* _What you have to do_: From the entries below, reproduce exactly the line containing "# Two nibs on", the line containing "before = set(bpy.data.objects)", and every line in between, with nothing added.

########################################

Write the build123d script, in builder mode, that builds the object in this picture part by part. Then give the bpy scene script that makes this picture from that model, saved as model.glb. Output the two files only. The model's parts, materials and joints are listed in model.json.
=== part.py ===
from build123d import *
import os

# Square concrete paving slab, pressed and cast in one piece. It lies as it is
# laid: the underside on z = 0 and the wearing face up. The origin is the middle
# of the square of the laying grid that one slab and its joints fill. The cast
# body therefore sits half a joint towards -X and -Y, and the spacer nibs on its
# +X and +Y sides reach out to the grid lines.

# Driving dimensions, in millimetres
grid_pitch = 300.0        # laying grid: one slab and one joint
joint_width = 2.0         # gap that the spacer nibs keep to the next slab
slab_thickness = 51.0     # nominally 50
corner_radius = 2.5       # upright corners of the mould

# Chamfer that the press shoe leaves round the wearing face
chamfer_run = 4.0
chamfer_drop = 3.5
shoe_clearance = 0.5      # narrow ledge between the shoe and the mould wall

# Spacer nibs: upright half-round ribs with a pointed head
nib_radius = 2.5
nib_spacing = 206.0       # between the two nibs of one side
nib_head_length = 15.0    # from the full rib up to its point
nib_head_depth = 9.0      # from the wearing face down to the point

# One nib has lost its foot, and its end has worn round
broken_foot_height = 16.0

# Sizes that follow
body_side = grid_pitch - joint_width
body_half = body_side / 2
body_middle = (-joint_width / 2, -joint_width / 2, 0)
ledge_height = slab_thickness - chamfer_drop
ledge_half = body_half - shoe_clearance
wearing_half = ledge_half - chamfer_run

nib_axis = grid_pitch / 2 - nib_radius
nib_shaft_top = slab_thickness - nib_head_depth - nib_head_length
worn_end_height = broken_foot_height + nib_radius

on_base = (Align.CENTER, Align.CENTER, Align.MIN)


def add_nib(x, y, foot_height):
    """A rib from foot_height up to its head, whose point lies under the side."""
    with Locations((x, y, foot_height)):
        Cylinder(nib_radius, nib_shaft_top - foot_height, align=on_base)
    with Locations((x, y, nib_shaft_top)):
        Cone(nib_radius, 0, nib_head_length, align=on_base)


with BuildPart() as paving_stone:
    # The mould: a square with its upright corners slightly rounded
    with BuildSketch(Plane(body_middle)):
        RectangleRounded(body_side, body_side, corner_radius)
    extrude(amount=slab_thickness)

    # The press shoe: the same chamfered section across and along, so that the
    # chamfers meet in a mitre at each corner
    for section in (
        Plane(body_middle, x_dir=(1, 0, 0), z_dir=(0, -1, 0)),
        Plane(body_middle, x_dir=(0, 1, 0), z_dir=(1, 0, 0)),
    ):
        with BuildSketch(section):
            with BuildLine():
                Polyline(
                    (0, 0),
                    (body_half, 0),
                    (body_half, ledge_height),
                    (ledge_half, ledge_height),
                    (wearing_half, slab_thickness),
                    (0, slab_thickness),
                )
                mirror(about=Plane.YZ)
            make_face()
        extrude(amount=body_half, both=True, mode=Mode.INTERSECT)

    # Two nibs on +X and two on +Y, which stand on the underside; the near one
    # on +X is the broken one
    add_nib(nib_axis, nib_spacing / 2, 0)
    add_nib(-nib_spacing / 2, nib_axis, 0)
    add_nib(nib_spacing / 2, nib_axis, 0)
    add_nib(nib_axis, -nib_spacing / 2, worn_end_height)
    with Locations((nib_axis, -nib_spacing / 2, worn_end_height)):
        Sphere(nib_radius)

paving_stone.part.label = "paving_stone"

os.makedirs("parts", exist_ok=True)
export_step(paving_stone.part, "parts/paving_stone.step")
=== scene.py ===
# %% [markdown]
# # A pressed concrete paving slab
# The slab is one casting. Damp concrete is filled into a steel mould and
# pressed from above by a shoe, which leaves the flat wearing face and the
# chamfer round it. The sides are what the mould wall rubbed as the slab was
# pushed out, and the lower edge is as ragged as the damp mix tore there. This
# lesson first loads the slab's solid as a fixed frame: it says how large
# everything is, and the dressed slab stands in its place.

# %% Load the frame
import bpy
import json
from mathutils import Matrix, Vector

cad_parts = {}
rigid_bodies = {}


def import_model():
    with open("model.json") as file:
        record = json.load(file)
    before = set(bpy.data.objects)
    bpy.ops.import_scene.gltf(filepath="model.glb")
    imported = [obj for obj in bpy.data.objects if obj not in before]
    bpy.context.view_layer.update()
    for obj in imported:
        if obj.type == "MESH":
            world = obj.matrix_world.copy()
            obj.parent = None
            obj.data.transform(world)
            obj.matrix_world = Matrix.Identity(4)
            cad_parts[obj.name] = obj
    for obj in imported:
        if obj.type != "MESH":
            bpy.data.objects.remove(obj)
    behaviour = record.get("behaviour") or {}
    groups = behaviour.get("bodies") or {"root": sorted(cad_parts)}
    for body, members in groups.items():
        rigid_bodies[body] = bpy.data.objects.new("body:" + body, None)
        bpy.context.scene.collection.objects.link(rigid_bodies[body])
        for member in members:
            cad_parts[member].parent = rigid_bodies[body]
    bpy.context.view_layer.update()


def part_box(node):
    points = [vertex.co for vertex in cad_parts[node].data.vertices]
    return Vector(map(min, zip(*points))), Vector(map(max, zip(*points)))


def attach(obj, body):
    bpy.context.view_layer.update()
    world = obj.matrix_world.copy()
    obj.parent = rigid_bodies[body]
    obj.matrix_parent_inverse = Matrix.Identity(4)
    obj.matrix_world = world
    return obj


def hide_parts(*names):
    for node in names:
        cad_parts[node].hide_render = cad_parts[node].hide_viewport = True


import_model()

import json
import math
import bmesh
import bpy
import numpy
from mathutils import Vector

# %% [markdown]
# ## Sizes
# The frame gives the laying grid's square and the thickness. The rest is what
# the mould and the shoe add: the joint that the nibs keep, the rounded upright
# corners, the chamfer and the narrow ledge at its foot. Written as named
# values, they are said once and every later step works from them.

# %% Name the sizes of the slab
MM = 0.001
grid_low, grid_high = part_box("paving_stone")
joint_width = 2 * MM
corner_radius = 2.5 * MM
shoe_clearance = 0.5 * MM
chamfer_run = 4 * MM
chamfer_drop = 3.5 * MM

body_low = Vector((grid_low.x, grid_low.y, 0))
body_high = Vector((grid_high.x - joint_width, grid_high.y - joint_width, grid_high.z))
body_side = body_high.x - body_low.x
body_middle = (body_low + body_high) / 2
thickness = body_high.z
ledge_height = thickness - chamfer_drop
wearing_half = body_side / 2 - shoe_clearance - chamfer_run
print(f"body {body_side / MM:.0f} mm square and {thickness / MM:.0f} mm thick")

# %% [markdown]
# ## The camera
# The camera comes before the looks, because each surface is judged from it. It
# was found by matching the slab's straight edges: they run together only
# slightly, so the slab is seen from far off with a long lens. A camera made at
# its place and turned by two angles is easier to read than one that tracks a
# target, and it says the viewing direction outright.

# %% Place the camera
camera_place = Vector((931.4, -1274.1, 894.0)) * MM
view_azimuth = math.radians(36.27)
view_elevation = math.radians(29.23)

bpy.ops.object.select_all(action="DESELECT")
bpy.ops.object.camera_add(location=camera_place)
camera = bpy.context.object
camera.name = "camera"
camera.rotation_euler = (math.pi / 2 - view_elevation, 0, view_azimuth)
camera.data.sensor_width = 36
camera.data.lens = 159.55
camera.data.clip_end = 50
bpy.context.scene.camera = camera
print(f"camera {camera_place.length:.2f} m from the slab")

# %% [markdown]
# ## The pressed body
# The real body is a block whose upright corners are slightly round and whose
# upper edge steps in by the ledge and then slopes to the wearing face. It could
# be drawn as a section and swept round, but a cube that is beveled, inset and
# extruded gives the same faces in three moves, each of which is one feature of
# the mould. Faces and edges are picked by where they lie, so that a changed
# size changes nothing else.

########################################

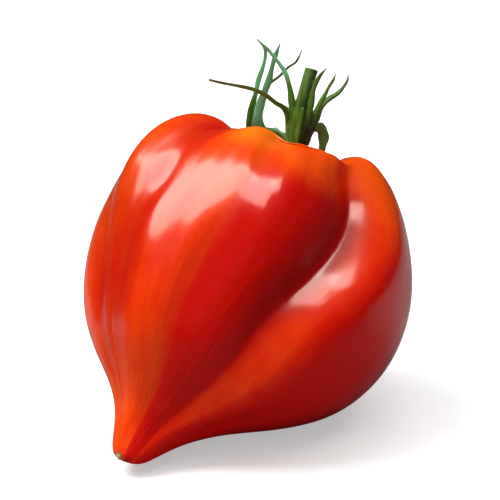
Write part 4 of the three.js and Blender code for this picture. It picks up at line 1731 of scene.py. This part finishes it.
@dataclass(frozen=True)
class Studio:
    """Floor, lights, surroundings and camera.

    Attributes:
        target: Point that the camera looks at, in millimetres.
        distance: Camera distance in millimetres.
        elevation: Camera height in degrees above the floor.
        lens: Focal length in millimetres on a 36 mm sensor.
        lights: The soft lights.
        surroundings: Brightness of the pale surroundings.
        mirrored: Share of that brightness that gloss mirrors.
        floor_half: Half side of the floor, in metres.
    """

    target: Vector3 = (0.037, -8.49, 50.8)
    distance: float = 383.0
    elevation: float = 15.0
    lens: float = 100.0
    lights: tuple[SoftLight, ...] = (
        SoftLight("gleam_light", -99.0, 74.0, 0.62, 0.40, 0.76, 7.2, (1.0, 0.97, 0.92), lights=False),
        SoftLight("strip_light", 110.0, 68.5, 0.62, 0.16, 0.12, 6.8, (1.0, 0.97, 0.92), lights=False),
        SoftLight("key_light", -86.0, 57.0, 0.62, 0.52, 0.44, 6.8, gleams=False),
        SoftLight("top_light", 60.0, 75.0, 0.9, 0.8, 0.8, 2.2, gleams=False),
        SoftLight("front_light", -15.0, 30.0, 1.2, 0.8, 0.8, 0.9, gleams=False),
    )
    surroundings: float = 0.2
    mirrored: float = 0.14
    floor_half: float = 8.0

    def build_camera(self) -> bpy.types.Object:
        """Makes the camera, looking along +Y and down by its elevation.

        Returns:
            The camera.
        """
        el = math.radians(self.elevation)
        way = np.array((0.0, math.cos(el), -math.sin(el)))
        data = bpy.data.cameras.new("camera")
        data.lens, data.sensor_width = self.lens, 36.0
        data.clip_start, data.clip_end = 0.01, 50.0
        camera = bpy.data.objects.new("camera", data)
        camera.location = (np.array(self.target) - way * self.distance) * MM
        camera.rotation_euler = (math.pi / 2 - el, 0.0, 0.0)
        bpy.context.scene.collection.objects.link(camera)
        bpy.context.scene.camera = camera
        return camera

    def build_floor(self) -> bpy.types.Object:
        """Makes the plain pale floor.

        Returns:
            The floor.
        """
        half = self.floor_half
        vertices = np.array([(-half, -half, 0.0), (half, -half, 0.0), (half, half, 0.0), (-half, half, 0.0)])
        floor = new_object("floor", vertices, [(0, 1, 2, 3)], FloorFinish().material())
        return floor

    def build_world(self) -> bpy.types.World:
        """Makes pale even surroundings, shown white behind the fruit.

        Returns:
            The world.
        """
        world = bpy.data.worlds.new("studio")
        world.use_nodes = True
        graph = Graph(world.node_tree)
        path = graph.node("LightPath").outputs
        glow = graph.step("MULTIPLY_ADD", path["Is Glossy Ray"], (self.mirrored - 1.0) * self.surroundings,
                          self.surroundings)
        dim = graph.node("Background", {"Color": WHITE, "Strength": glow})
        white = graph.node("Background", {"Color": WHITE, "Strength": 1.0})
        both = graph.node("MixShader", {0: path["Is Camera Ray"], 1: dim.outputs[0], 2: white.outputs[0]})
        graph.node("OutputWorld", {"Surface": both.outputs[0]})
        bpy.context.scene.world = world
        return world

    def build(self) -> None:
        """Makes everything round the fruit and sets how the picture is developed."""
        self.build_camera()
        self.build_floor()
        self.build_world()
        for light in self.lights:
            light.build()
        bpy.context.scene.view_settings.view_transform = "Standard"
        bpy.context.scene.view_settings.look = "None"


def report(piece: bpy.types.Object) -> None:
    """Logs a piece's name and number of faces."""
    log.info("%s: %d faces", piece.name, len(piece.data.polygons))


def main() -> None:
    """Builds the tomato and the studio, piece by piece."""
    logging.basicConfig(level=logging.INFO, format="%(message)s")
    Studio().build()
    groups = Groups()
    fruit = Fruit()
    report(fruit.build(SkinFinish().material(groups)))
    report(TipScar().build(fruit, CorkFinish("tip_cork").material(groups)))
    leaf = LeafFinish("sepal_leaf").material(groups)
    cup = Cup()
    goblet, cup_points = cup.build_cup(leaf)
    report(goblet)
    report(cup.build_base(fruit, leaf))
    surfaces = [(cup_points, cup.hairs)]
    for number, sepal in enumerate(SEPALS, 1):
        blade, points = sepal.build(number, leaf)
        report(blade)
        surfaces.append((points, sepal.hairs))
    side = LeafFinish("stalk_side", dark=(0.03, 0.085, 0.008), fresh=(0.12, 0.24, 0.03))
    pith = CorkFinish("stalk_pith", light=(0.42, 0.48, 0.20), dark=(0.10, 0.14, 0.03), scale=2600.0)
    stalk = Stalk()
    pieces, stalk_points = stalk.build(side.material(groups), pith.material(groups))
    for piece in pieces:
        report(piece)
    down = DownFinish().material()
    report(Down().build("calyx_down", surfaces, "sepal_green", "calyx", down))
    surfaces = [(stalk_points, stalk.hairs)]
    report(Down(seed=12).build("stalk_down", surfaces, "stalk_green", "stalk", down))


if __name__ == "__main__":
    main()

########################################

* _Solution to the problem_:
    # Two nibs on +X and two on +Y, which stand on the underside; the near one
    # on +X is the broken one
    add_nib(nib_axis, nib_spacing / 2, 0)
    add_nib(-nib_spacing / 2, nib_axis, 0)
    add_nib(nib_spacing / 2, nib_axis, 0)
    add_nib(nib_axis, -nib_spacing / 2, worn_end_height)
    with Locations((nib_axis, -nib_spacing / 2, worn_end_height)):
        Sphere(nib_radius)

paving_stone.part.label = "paving_stone"

os.makedirs("parts", exist_ok=True)
export_step(paving_stone.part, "parts/paving_stone.step")
=== scene.py ===
# %% [markdown]
# # A pressed concrete paving slab
# The slab is one casting. Damp concrete is filled into a steel mould and
# pressed from above by a shoe, which leaves the flat wearing face and the
# chamfer round it. The sides are what the mould wall rubbed as the slab was
# pushed out, and the lower edge is as ragged as the damp mix tore there. This
# lesson first loads the slab's solid as a fixed frame: it says how large
# everything is, and the dressed slab stands in its place.

# %% Load the frame
import bpy
import json
from mathutils import Matrix, Vector

cad_parts = {}
rigid_bodies = {}


def import_model():
    with open("model.json") as file:
        record = json.load(file)
    before = set(bpy.data.objects)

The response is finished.